Some parts of the background/related work section are confusing. For example, “Recent research (Li et al., 2024) has employed Stable-Diffusion to enhance a subset of the SA-1B (Kirillov et al., 2023) dataset, which requires unsustainable consumption of resources” – the purpose of enhancing the dataset isn’t clear. More context here would improve understanding.
Terms like "prompt shift" might not be clear to readers unfamiliar with VLMs; for instance, “where downstream tasks provide only coarse weak supervision instead of the fine-grained labels available in the source domain” could use more background.
"it offers a uniform representation of the high-dimensional nature of the real world without being biased by pixel color reconstruction": here “uniform representation” doesn’t clearly convey the intended meaning.
"we innovatively design the object-centric representation stored in the slots to be the Object Token": Terms like "object token" should also be introduced in a more intuitive way for readers unfamiliar with this terminology.
"object-centric learning reduces reliance on domain-specific variables and enables more robust handling of out-of-distribution data": this is a pretty strong claim which may require e.g. some more explanation and/or references. Ideally, one would run an ablation study with alternative representation mechanisms that do not include slot-based approaches.
Some sentences could be rephrased for clarity, like “To avoid disrupting the optimization preference established by the decoder for existing tokens.”
For readers not familiar with SAM, it may be unclear what "prompts" are in this context. In addition, concepts like point prompts should be introduced earlier and with more context.

Experiments.

The results in Table 2 could be made clearer. For instance, the $\Delta$ row reflects improvement over SAM, but in some cases, improvements over WESAM are minimal. Including deltas for all methods or a bar plot would make the comparisons easier to interpret.
Some discussion on SAM’s different prompt types and their expected impact on performance would be helpful.
It would also help to explain degrees of weak supervision in more detail, along with any variations in supervision “strength” and how that might influence results.
As mentioned earlier, an ablation replacing slot attention with other (simpler) approaches could be interesting. On the other hand, some of the current ablation studies focus on aspects that can almost be considered implementation details and do not necessarily provide interesting insights.

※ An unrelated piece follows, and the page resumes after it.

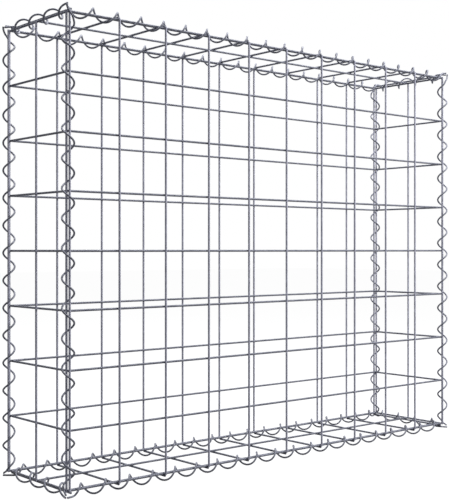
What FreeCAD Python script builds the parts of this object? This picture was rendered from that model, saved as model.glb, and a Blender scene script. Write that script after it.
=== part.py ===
"""Gabion basket of welded wire mesh panels laced together with closing spirals.

Six flat panels of round galvanised wire make a tall, narrow box for stones. Each
edge of the box is closed by a wire spiral that is wound round the edge wires of the
two panels that meet there, and the spirals' ends are drawn together at a point just
outside each corner. Every wire is a straight eight-sided bar of the round wire's
section area, so that crossing wires meet flat to flat at their welds, and a spiral
is a square rod of its wire's section area, mitred at each bend.
+X runs along the basket, -Y is its front and +Z is up. The origin is on the ground
under the middle of the basket.
"""
import FreeCAD, Part
import math
import os

V = FreeCAD.Vector
X = V(1, 0, 0)
Y = V(0, 1, 0)
Z = V(0, 0, 1)

# Mesh, in millimetres
mesh = 100.0
cells_long = 10
cells_deep = 2
cells_high = 8
wire_diameter = 4.0
bar_sides = 8

# Closing spirals
spiral_wire_diameter = 3.5
spiral_diameter = 24.0
turns_per_cell = 2
bends_per_turn = 7
inner_corner_setback = 21.0
seat_gap = 0.3

# Ends of the spirals at a corner, outward along X, Y and Z from where its wires' lines meet
tip_end = (8.9, 8.9, 5.8)
crossing_end = (8.9, 8.9, 9.9)
beside_end = (3.9, 10.5, 9.9)
meeting_end = (6.6, 10.4, 9.9)
foot_bend = (9.0, -0.5, -1.0)
top_bend_drop = 5.0

# Sizes that follow
length = cells_long * mesh
depth = cells_deep * mesh
height = cells_high * mesh
bar_half = wire_diameter / 2 * math.sqrt(math.pi / (bar_sides * math.tan(math.pi / bar_sides)))
bar = 2 * bar_half
rod_half = spiral_wire_diameter / 4 * math.sqrt(math.pi)
rest_level = 3 * bar_half + rod_half * math.sqrt(2) + seat_gap
pitch = mesh / turns_per_cell
bend_angle = 2 * math.pi / bends_per_turn
mean_radius = (spiral_diameter - spiral_wire_diameter) / 2
bend_radius = mean_radius * math.sqrt(bend_angle / math.sin(bend_angle))

# Lines of the mesh: wire positions along, across and up the box
along_lines = [i * mesh - length / 2 for i in range(cells_long + 1)]
across_lines = [i * mesh - depth / 2 for i in range(cells_deep + 1)]
up_lines = [i * mesh for i in range(cells_high + 1)]

nodes = {}


def closed_solid(rings):
    """The closed solid whose flat faces join the rings of corner points in turn."""
    outlines = [rings[0][::-1], rings[-1]]
    for low, high in zip(rings, rings[1:]):
        for k in range(len(low)):
            outlines.append([low[k - 1], low[k], high[k], high[k - 1]])
    faces = [Part.Face(Part.makePolygon(outline + outline[:1])) for outline in outlines]
    shell = Part.makeShell(faces)
    shell.sewShape()
    return Part.makeSolid(shell)


def straight_wire(middle, direction, run, outward=V()):
    """One straight wire of the given length, its middle on the given point.

    Where an outward side is given, both ends are mitred and reach furthest on that side.
    """
    across = V(direction.y, direction.z, direction.x)
    up = direction.cross(across)
    corner_radius = bar_half / math.cos(math.pi / bar_sides)
    rings = [[], []]
    for i in range(bar_sides):
        angle = math.pi / bar_sides * (2 * i + 1)
        corner = (across * math.cos(angle) + up * math.sin(angle)) * corner_radius
        half_run = run / 2 + corner.dot(outward)
        rings[0].append(middle + corner - direction * half_run)
        rings[1].append(middle + corner + direction * half_run)
    return closed_solid(rings)


def mitred_rod(path):
    """A closed square rod along the path, mitred where it bends and cut off square."""
    runs = [(b - a).normalize() for a, b in zip(path, path[1:])]
    mitres = [a + b for a, b in zip(runs, runs[1:])]
    planes = runs[:1] + mitres + runs[-1:]
    square = [(1, 1), (-1, 1), (-1, -1), (1, -1)]
    turn = FreeCAD.Rotation(Z, runs[0])
    ring = [path[0] + turn.multVec(V(x * rod_half, y * rod_half, 0)) for x, y in square]
    rings = []
    for point, plane, run in zip(path, planes, runs[:1] + runs):
        ring = [c + run * ((point - c).dot(plane) / run.dot(plane)) for c in ring]
        rings.append(ring)
    return closed_solid(rings)


def coil(axis_point, direction, crest_side, hand, start, stop):
    """Bend points of a spiral wound about a line.

    The strand points to the crest side at zero and at every pitch along the line;
    hand is 1 for a right-handed spiral and -1 for a left-handed one.
    """
    bends = round(abs(stop - start) / pitch * bends_per_turn)
    side = direction.cross(crest_side) * hand
    points = []
    for i in range(bends + 1):
        place = start + (stop - start) * i / bends
        angle = 2 * math.pi * place / pitch
        spoke = crest_side * math.cos(angle) + side * math.sin(angle)
        points.append(axis_point + direction * place + spoke * bend_radius)
    return points


def corner_point(side_x, side_y, side_z, reach):
    """The point that lies outward from a corner of the box by the given reach."""
    out_x, out_y, out_z = reach
    level = height + out_z if side_z > 0 else -out_z
    return V(side_x * (length / 2 + out_x), side_y * (depth / 2 + out_y), level)


def corner_run(start, side_x, side_y, side_z):
    """Where a strand goes from its last bend to the corner.

    A strand from inside the box is laid over the lid's or bottom's end wire. One from
    outside ends beside that strand, or beside the other strand from outside.
    """
    inset_x = side_x * start.x - length / 2
    inset_y = side_y * start.y - depth / 2
    if inset_x > 0 or inset_y > 0:
        end_x, end_y, end_z = beside_end if side_z > 0 else meeting_end
        reach = (end_x, end_y, end_z) if inset_y > 0 else (end_y, end_x, end_z)
        return [corner_point(side_x, side_y, side_z, reach)]
    share = (inset_x + bar) / (inset_x - crossing_end[0])
    rest_y = inset_y + (crossing_end[1] - inset_y) * share
    return [corner_point(side_x, side_y, side_z, (-bar, rest_y, rest_level)),
            corner_point(side_x, side_y, side_z, crossing_end)]


def seat(bend, wires):
    """Where a strand ends that is bent in towards the nearest of the edge wires' axes."""
    wire = min(wires, key=lambda point: (point - bend).Length)
    return wire + (bend - wire).normalize() * (bar_half + seat_gap)


# Front and back panels: lying wires inside, upright wires welded on outside. At the corners
# the lying wires meet those of the side panels in mitres
for name, side in (("front", -1), ("back", 1)):
    plane = side * depth / 2
    lying = [straight_wire(V(0, plane, z), X, length, Y * side) for z in up_lines]
    upright = [straight_wire(V(x, plane + side * bar, height / 2), Z, height + bar)
               for x in along_lines]
    nodes[name + "_panel"] = Part.makeCompound(lying + upright)

# Side panels: the same
for name, side in (("left", -1), ("right", 1)):
    plane = side * length / 2
    lying = [straight_wire(V(plane, 0, z), Y, depth, X * side) for z in up_lines]
    upright = [straight_wire(V(plane + side * bar, y, height / 2), Z, height + bar)
               for y in across_lines]
    nodes[name + "_panel"] = Part.makeCompound(lying + upright)

# Lid and bottom: their long wires lie between the other panels' lying wires, and their cross
# wires lie on top of them in the lid and pass under them in the bottom
edge_line = depth / 2 - bar
end_line = length / 2 - bar
cross_lines = [-end_line] + along_lines[1:-1] + [end_line]
for name, level, cross_level in (("lid", height, height + bar), ("bottom", 0, -bar)):
    long_wires = [straight_wire(V(0, y, level), X, length - bar)
                  for y in (-edge_line, 0, edge_line)]
    cross_wires = [straight_wire(V(x, 0, cross_level), Y, depth + bar) for x in cross_lines]
    nodes[name + "_panel"] = Part.makeCompound(long_wires + cross_wires)

# Long spirals, along the top and bottom edges of the front and back panels
run_in = pitch / bends_per_turn
for name, side_z, level in (("top", 1, height + bar_half), ("bottom", -1, -bar_half)):
    for side_name, side_y in (("front", -1), ("back", 1)):
        line = V(0, side_y * (depth / 2 - bar_half), level)
        path = coil(line, X, Z * side_z, -1, run_in - length / 2, length / 2 - run_in)
        first = corner_run(path[0], -1, side_y, side_z)
        last = corner_run(path[-1], 1, side_y, side_z)
        nodes["spiral_" + name + "_" + side_name] = mitred_rod(first[::-1] + path + last)

# Short spirals, along the top and bottom edges of the side panels: the bottom ones stop
# short, with a bend on to the edge wires, at the corner where both strands turn inward
for side_name, side_x in (("left", -1), ("right", 1)):
    line = V(side_x * length / 2, 0, height + bar_half)
    path = coil(line, Y, Z, -1, run_in - depth / 2, depth / 2 - run_in)
    first = corner_run(path[0], side_x, -1, 1)
    last = corner_run(path[-1], side_x, 1, 1)
    nodes["spiral_top_" + side_name] = mitred_rod(first[::-1] + path + last)

    line = V(side_x * (length / 2 - bar_half), 0, -bar_half)
    near = -side_x * (depth / 2 - inner_corner_setback)
    far = side_x * (depth / 2 - run_in)
    path = coil(line, Y, -Z, 1, near, far)
    edge_wires = [V(side_x * length / 2, near, 0), V(side_x * end_line, near, -bar)]
    last = corner_run(path[-1], side_x, side_x, -1)
    nodes["spiral_bottom_" + side_name] = mitred_rod([seat(path[0], edge_wires)] + path + last)

# Upright spirals: the front left one, drawn out to the tip of the corner at both ends,
# and its mirror images at the other three corners
line = V(-length / 2 - bar_half, -depth / 2 - bar_half, 0)
path = coil(line, Z, -X, -1, pitch / 4, height - pitch * 3 / 8)
first = [corner_point(-1, -1, -1, tip_end), corner_point(-1, -1, -1, foot_bend)]
last = [line - Y * bend_radius + Z * (height - top_bend_drop), corner_point(-1, -1, 1, tip_end)]
corner = mitred_rod(first + path + last)
nodes["spiral_front_left"] = corner
nodes["spiral_front_right"] = corner.mirror(V(), X)
nodes["spiral_back_left"] = corner.mirror(V(), Y)
nodes["spiral_back_right"] = corner.mirror(V(), X).mirror(V(), Y)

# The lowest bends of the bottom spirals stand on the ground
ground = min(shape.BoundBox.ZMin for shape in nodes.values())
os.makedirs("parts", exist_ok=True)
for name, shape in nodes.items():
    shape.translate(V(0, 0, -ground))
    shape.exportStep("parts/" + name + ".step")
    print(name, len(shape.Solids), "solids,", round(shape.Volume), "mm3")
print("lifted by", round(-ground, 3), "mm")
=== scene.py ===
"""A tall, narrow gabion basket of welded galvanised wire mesh, laced with wire spirals."""
import math

import bpy
from mathutils import Matrix, Vector


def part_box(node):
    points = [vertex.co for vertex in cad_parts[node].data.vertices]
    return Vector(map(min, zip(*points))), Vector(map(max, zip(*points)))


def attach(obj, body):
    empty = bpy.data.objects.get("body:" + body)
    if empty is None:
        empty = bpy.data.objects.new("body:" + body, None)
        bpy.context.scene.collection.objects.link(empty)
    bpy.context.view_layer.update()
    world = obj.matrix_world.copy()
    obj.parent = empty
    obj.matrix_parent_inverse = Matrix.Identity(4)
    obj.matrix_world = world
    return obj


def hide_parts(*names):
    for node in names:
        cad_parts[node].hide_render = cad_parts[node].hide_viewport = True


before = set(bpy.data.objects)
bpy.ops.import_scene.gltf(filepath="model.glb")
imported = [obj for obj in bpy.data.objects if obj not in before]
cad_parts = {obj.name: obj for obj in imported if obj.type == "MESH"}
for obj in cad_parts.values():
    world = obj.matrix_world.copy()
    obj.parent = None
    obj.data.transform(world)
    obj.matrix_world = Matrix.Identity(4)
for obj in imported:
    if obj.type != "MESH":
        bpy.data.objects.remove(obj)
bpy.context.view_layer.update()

# Front and back panels
# Flat welded mats of 4 mm wire on a 100 mm grid: nine lying wires inside and eleven upright
# wires outside, each crossing pressed and welded, the ends sheared flush with the edge wire.
cell = 0.1
wire_radius = 0.002
wire_sides = 16
end_bevel = 0.0003
sheared_edge = math.radians(60)
smooth_angle = math.radians(40)
weld_spread = 0.95
weld_press = 0.5
spangle_scale = 420.0
spangle_share = 0.35
patch_scale = 55.0
grit_share = 0.5
relief_depth = 0.0001
front_low, front_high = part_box("front_panel")
back_low, back_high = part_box("back_panel")
flat = (front_high.y - front_low.y) / 4
base = front_low.z + flat
top = front_high.z - flat
half_length = front_high.x - flat
half_depth = -(front_high.y - flat)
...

Minor. There are a few typos and sentences that need adjustment. Just a few examples:

For instance, in the first paragraph of the introduction: “Despite SAM’s claims robust zero-shot segmentation capabilities” could be “Despite claims of SAM’s robust zero-shot segmentation capabilities” or something to that effect.
Shortly after, “Enhancing SAM’s generalization and robustness on new data is a key focus”: a focus of what, or by whom?
Line 151 includes a repetition: “Slot-Attention is trained as $\mathrm{update}(\mathbf{A},\mathbf{v}) = \mathbf{A}^T \mathbf{v}$ , where $\mathrm{update}(\mathbf{A},\mathbf{v}) = \mathbf{A}^T \mathbf{v}$ ”

Conclusion

The idea is interesting and worth exploring further, but several major issues prevent me from recommending acceptance at this stage: the overall clarity of the exposition, particularly regarding the proposed method; the accurate positioning of this work within the existing literature; and, while the experiments are detailed, they don’t fully align with the broader scope the paper initially suggests.

问题

See weaknesses.

撤稿通知

2024-11-20

We would like to express our sincere gratitude to the Reviewers and Chairs for their invaluable feedback and insights. After careful consideration, we decide to withdraw our submission to further develop and refine our paper based on these constructive comments. Thank you once again for your time and thoughtful evaluation.